14. It need hardly be said that the evidence collected in course of investigation has not to be seen in detail for the purpose of Section 439 of the Code and more-so for the purpose of Section 438 of the Code. The allegations have to be prima-facie looked into and while granting the relief of bail be it under Section 438 or 439 of the Code, the act alleged has to be considered keeping in view the gravity of offence, the effect on the society, economy of the State, public health etc.

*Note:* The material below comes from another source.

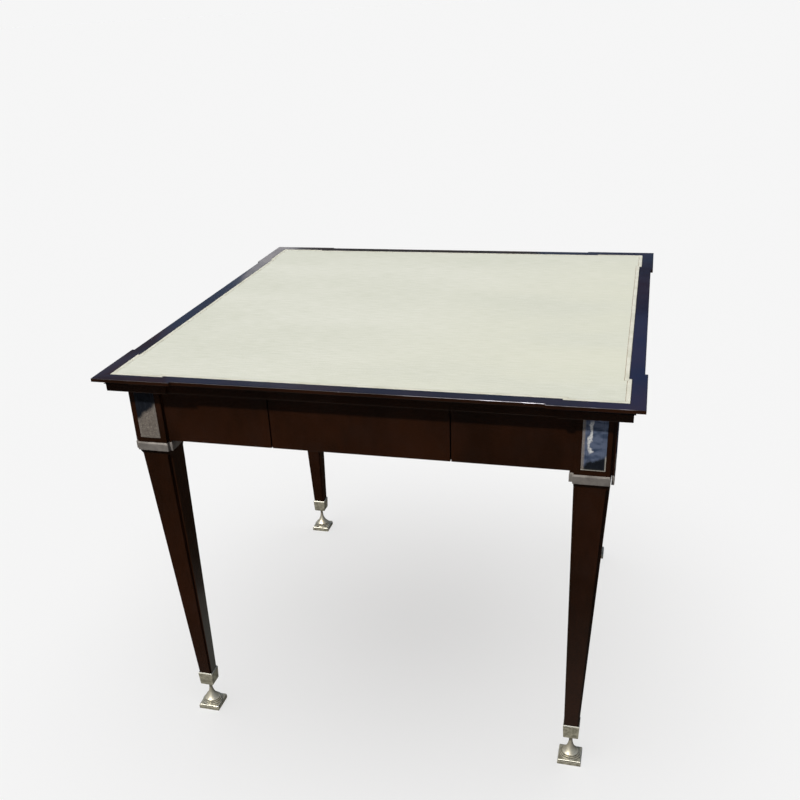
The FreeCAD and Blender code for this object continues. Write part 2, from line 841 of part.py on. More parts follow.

15. Apart from what has been observed above it may be seen that the charge-sheet, as pointed out above, suggests that both the applicants are absconding/not traceable and non-bailable warrants have been prayed against them. It is also not in dispute that the proceedings under Section 82/83 of the Code have been initiated. It needs no emphasis that one of the considerations for grant of relief under Section 438 of the Code is whether the accused is likely to misuse the liberty of bail. Leaving aside for a moment the non-maintainability of the application under Section 438 of the Code after the filing of the charge-sheet, the petitioners would not be entitled to the relief of bail under Section 438 of the Code as they are absconding/not traceable and proceedings initiated under Section 82/83 of the Code suggesting that during the period of investigation, the applicants did not make themselves available for interrogation/ investigation.

16. The above discussion would reveal that applicants Vijay Aggarwal and Dinesh Aggarwal for more than one reason are not entitled to relief of release before arrest under Section 438 of the Code.

17. None of the above observations shall be construed to mean an expression of opinion on the merits of the questions involved and the above observations are limited only for the present limited purpose. The application for grant of bail under Section 439 of the Code, if filed by the applicants, shall be considered by the court concerned strictly on merits and decided in accordance with law uninfluenced by the observations made in this order.

18. In the result, both the applications are dismissed. Interim order dated 27.1.1999 stands vacated.